#### [Task goal]
Begin at the first line below and copy each line exactly, ending with the line where "import Module from 'manifold-3d';" appears.

** start of Provided material **

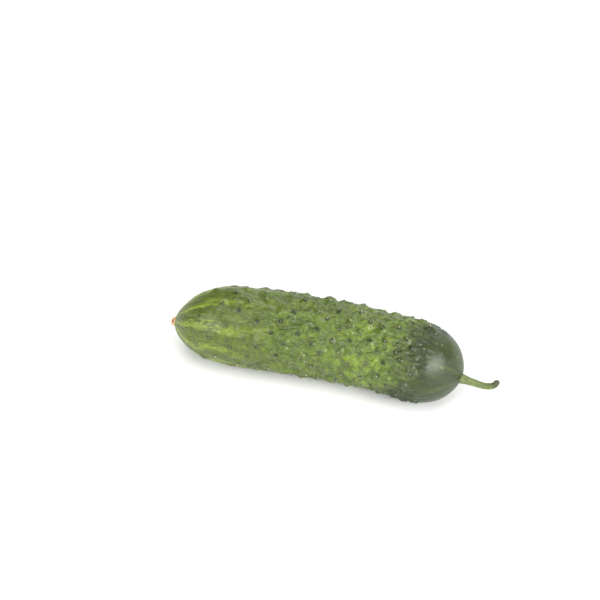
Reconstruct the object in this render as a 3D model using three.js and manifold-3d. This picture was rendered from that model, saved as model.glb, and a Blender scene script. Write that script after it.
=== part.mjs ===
// A short, prickly field cucumber as picked, with its cut stem and the scar of its flower.
// Millimetres, Z up. X runs along the fruit, from the blossom end (-X) to the stem end (+X).
// The fruit lies on its side, so that it bows in the horizontal plane, hollow side towards -Y.
// The origin is under the middle of the whole object, on the surface that it rests on.

import * as THREE from 'three';
import { mergeVertices } from 'three/addons/utils/BufferGeometryUtils.js';
import Module from 'manifold-3d';

// The fruit's length from pole to pole, and its radius where it is widest.
const FRUIT_LENGTH = 135;
const FRUIT_RADIUS = 18;

// The blossom end narrows to a blunt point, and the stem end closes in a full dome.
const TIP_TAPER = 33.5;
const TIP_POWER = 2.7;
const TIP_FULLNESS = 0.68;
const DOME_TAPER = 35.5;
const DOME_POWER = 4.8;
const DOME_FULLNESS = 0.7;

// The girth swells a little behind the tip and draws in before the dome.
// Each place and reach is a share of the length, each amount a share of the radius.
const SWELL = { amount: 0.02, place: 0.33, reach: 0.13 };
const WAIST = { amount: -0.03, place: 0.68, reach: 0.1 };

// The axis turns by this slope, in plan, between this place and the stem end.
const BOW_SLOPE = 0.325;
const BOW_START = -13;

// How far the two poles lie off the section's middle: the tip sags, the dome leans back and down.
const TIP_SAG = 2.5;
const DOME_LEAN_BACK = 3.2;
const DOME_SAG = 2.5;

// The belly is pressed flat by this much where the fruit lies.
const BELLY_FLAT = 0.45;

// Shallow lobes round the section: three seed chambers and ten faint furrows.
const CHAMBERS = 3;
const CHAMBER_DEPTH = 0.16;
const FURROWS = 10;
const FURROW_DEPTH = 0.1;

// Warts stand on a spiral, closer together and taller towards the stem end.
const WART_COUNT = 210;
const WART_FIRST = 0.07;
const WART_LAST = 0.88;
const WART_CROWDING = 0.72;
const WART_JITTER = 2.4;
const WART_HEIGHT = 0.75;
const WART_REACH = 3.1;

// The mesh of the fruit.
const FRUIT_RINGS = 80;
const FRUIT_SIDES = 52;
const POLE_CROWDING = 0.3;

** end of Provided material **

#### [Result of the exercise]
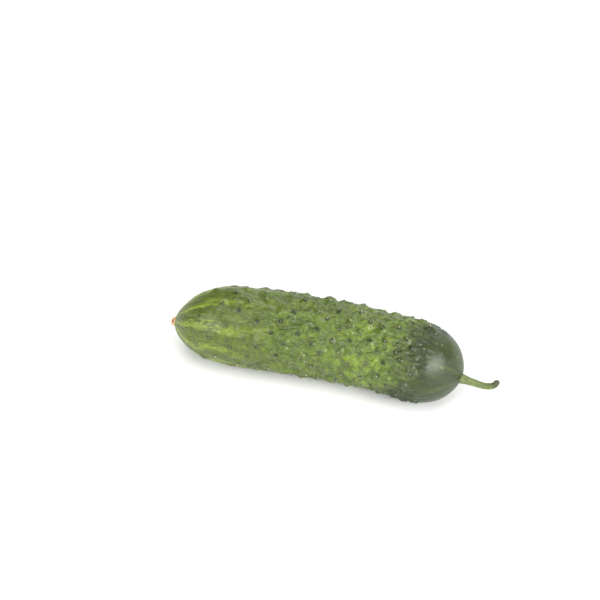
Reconstruct the object in this render as a 3D model using three.js and manifold-3d. This picture was rendered from that model, saved as model.glb, and a Blender scene script. Write that script after it.
=== part.mjs ===
// A short, prickly field cucumber as picked, with its cut stem and the scar of its flower.
// Millimetres, Z up. X runs along the fruit, from the blossom end (-X) to the stem end (+X).
// The fruit lies on its side, so that it bows in the horizontal plane, hollow side towards -Y.
// The origin is under the middle of the whole object, on the surface that it rests on.

import * as THREE from 'three';
import { mergeVertices } from 'three/addons/utils/BufferGeometryUtils.js';
import Module from 'manifold-3d';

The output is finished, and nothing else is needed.